Wednesday, November 29, 2017

Chew, Vol. 6: Space Cakes by John Layman and Rob Guillory

Oh, look -- another comics series I'm still poking my way through, a year or so after it ended! There are ten volumes of the collected Chew, so I'm three or four years behind at this point. I don't see any particular reason to be concerned about this -- not reading a book right when it comes out doesn't harm anything, or cause a single problem -- but I do seem to be doing a lot of it lately.

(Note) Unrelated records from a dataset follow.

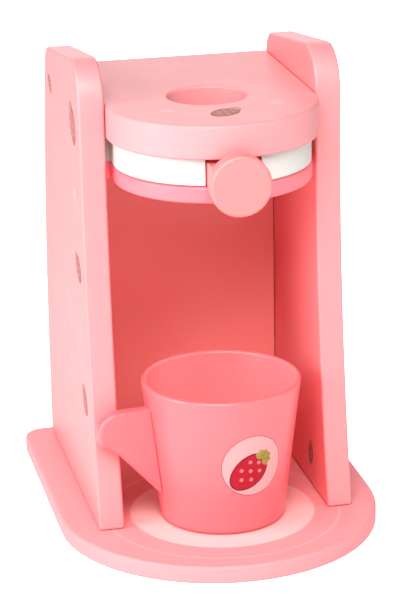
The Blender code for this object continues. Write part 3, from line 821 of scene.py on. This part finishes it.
class MAKER_OT_set_stage(bpy.types.Operator):
    """Lay the white floor and set the lights"""

    bl_idname = "coffee_maker.set_stage"
    bl_label = "Set stage"

    def execute(self, context):
        studio = settings("maker_studio")
        shape = bmesh.new()
        bmesh.ops.create_grid(shape, x_segments=1, y_segments=1, size=FLOOR_SIZE / 2)
        bmesh.ops.translate(shape, vec=(0, 0, BASE_LOW.z - FLOOR_DROP), verts=shape.verts)
        mesh = bpy.data.meshes.new("floor")
        shape.to_mesh(mesh)
        shape.free()
        material, tree, shader = new_material("white_table")
        shader.inputs["Base Color"].default_value = (0.95, 0.95, 0.95, 1)
        shader.inputs["Roughness"].default_value = 0.8
        shader.inputs["Emission Color"].default_value = (1, 1, 1, 1)
        ray = tree.nodes.new("ShaderNodeLightPath")
        shown = combined(tree, "MULTIPLY", ray.outputs["Is Camera Ray"], studio.floor_white)
        tree.links.new(shown, shader.inputs["Emission Strength"])
        mesh.materials.append(material)
        floor = bpy.data.objects.new("floor", mesh)
        context.scene.collection.objects.link(floor)
        middle = (CAD_LOW + CAD_HIGH) / 2
        for name, power, place, size in LIGHTS:
            soft_light(name, place, size, getattr(studio, power), middle)
        world = bpy.data.worlds.new("white_room")
        world.use_nodes = True
        ground = world.node_tree.nodes["Background"]
        ground.inputs["Color"].default_value = (1, 1, 1, 1)
        ray = world.node_tree.nodes.new("ShaderNodeLightPath")
        seen = combined(world.node_tree, "MAXIMUM", ray.outputs["Is Camera Ray"], studio.surround)
        world.node_tree.links.new(seen, ground.inputs["Strength"])
        context.scene.world = world
        context.scene.view_settings.view_transform = "Standard"
        return {"FINISHED"}


GROUPS = {"maker_paints": MakerPaints, "maker_prints": MakerPrints, "maker_studio": MakerStudio}
OPERATORS = (MAKER_OT_set_camera, MAKER_OT_paint_boards, MAKER_OT_paint_head, MAKER_OT_paint_slider,
             MAKER_OT_finish_hardware, MAKER_OT_lacquer_mug, MAKER_OT_print_badge,
             MAKER_OT_print_boards, MAKER_OT_set_stage)


class MAKER_PT_panel(bpy.types.Panel):
    """Lists the operators and the settings they take"""

    bl_idname = "MAKER_PT_panel"
    bl_label = "Toy coffee maker"
    bl_space_type = "VIEW_3D"
    bl_region_type = "UI"
    bl_category = "Coffee Maker"

    def draw(self, context):
        for operator in OPERATORS:
            self.layout.operator(operator.bl_idname)
        for group, kind in GROUPS.items():
            box = self.layout.box()
            for name in kind.__annotations__:
                box.prop(getattr(context.scene, group), name)


CLASSES = (*GROUPS.values(), *OPERATORS, MAKER_PT_panel)


def register():
    """Add the classes and the scene's settings."""
    for cls in CLASSES:
        bpy.utils.register_class(cls)
    for group, kind in GROUPS.items():
        setattr(bpy.types.Scene, group, PointerProperty(type=kind))


def unregister():
    """Take the scene's settings and the classes away again."""
    for group in GROUPS:
        delattr(bpy.types.Scene, group)
    for cls in reversed(CLASSES):
        bpy.utils.unregister_class(cls)


def main():
    """Register the add-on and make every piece."""
    register()
    for operator in OPERATORS:
        family, name = operator.bl_idname.split(".")
        if getattr(getattr(bpy.ops, family), name)() != {"FINISHED"}:
            raise RuntimeError(operator.bl_label + " did not finish")


if __name__ == "__main__":
    main()
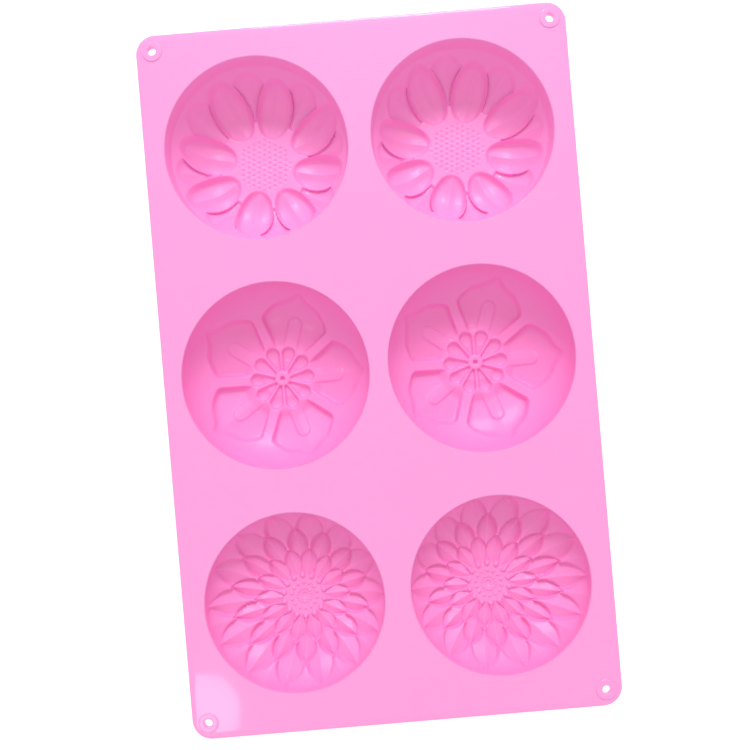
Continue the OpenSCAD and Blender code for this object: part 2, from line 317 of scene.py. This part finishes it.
# How far a flower's middle lies off its mouth's, in X and Y: fitted to the photo, not measured
LEAN = {("chrysanthemum", "left"): (1.9, -1.4), ("chrysanthemum", "right"): (-2.8, -2.9)}

# ---- meshes -----------------------------------------------------------------------------------
# Points round a cup and steps from its middle to its mouth
SECTORS = 600
RINGS = 126
# Outside of a cup: its curve, and how far below the mould's foot that curve would close
OUTER_CURVE = 3
CLOSES_BELOW = 0.6
SHARP_ANGLE = math.radians(40)


def mesh_object(name, points, faces):
    """Object at the origin from points in millimetres, smooth but for its sharp edges."""
    mesh = bpy.data.meshes.new(name)
    mesh.from_pydata((np.asarray(points) * MM).tolist(), [], faces)
    mesh.update()
    mesh.polygons.foreach_set("use_smooth", [True] * len(mesh.polygons))
    mesh.set_sharp_from_angle(angle=SHARP_ANGLE)
    piece = bpy.data.objects.new(name, mesh)
    bpy.context.scene.collection.objects.link(piece)
    return piece


def add_piece(name, points, faces, nodes):
    """A piece of the mould that rides on the part and stands for its CAD nodes."""
    piece = mesh_object(name, points, faces)
    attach(piece, "root")
    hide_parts(*nodes)
    return piece


def ring_body(rings, top_pole, bottom_pole):
    """Points and faces of a closed body, from rings listed from the top pole outwards, down and back in."""
    count = len(rings[0])
    points = np.concatenate([[top_pole]] + rings + [[bottom_pole]])
    i = np.arange(count)
    j = (i + 1) % count
    faces = [(0, 1 + a, 1 + b) for a, b in zip(i, j)]
    for k in range(len(rings) - 1):
        low = 1 + k * count
        faces += np.stack([low + i, low + count + i, low + count + j, low + j], 1).tolist()
    last = 1 + (len(rings) - 1) * count
    faces += [(len(points) - 1, last + b, last + a) for a, b in zip(i, j)]
    return points, faces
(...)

Anyway: Chew, Vol. 6: Space Cakes. Right smack-dab in the middle of the weird alternate-world detective story by John Layman (words) and Rob Guillory (pictures). See my reviews of volumes one and two and three-through-five (during one of my periodic reviewing bankruptcies) if you care; don't if you don't.

This is a comic-book world, coming out regularly in pamphlet form from a major publisher. And that means that, even if this isn't officially a superhero comic, it will tend to bend in that direction, as a tree growing in a continuous wind will be bent. So this world is, by this point, chock-full of people with weird powers, all of which (this is Chew's particular shtick) are food-related. We started with Tony Chu, who can read the history of something by eating it, and this book focuses on his twin sister Toni, who can see the future of the things she eats.

She works for NASA, another one of the super-powerful government agencies (along with the FDA and USDA) in this alternate world. And she's bubbly and goofy, as befits this goofy series. So, while Tony is in a coma (more or less) Toni takes over for a few issues of culinary mayhem and derring-do. The usual supporting cast runs around doing their thing -- including an included one-shot of the murderous rooster Poyo -- but this is Toni's story.

It's not exactly a good story for her, in the end, but saying more would get into spoiler territory. And the last few pages imply the book will go back to being about Tony, as we'd expect. So this is a big chunk of middle, though it's chewy, flavorful middle, in a banquet where we know exactly when the dessert and brandy will be coming.


Sidebar: Hey, I haven't complained about anyone's ONIX feed for a while! This book was published in January of 2013, and the publisher, Image, still hasn't managed to upload (to the major online stores) a version of the cover with words on it yet. This is appalling, and if I rated books on some kind of a scale, they'd definitely lose points for that.